That said, he was horrific last night. The Yankees' three biggest chances to win the game landed in his lap, and he approached his at-bats as if it were fifth-grade gym class or a co-ed softball league with some goofy rules like "swing or you're out." Against Carl Pavano in the second inning, with the bases loaded, one out and the Yankees down 3-0, Boone swung at the
only two pitches he saw and flied to center field on the second one. Sacrifice flies down three runs with the pitcher coming up aren't team baseball, they're a lifeline for the opposition.

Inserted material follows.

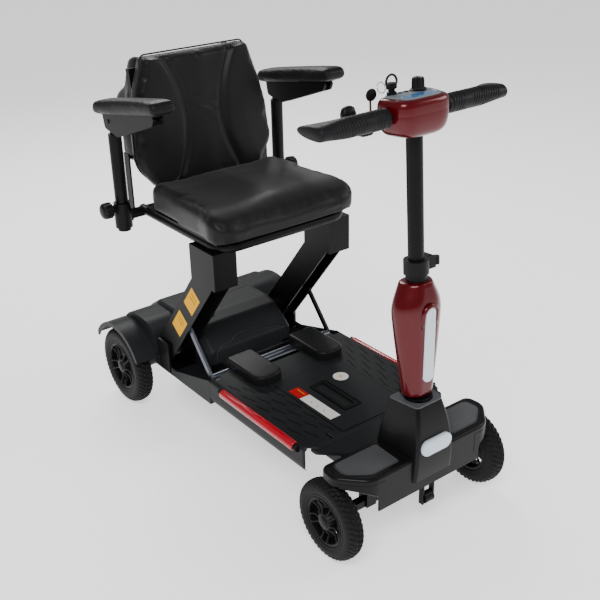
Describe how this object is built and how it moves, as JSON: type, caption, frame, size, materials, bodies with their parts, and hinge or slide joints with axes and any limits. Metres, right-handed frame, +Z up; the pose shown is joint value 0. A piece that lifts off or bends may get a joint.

Boone got another chance in the ninth, after Ruben Sierra's triple tied the game. Boone again went up hacking, fouling off the first and third pitches he saw to fall behind 1-2, then grounding out weakly to shortstop after two more
foul balls.

Finally, in the 11th inning, Boone again batted with the bases loaded and one out. And just as he had against Pavano and Ugueth Urbina, he made Braden Looper's job easy by hacking at fastballs up and in, pitches he doesn't have the bat speed to hit. Boone swung at six of the seven pitches he saw, looked completely overmatched, and struck out.

Three at-bats, two pitches taken out of 15 seen, three times falling behind in the count, three outs. Boone needed to have a solid approach last night, and his mental effort was completely lacking, leading to wild swings that gave the pitchers all the leverage they needed to get out of jail.

The truth hurts.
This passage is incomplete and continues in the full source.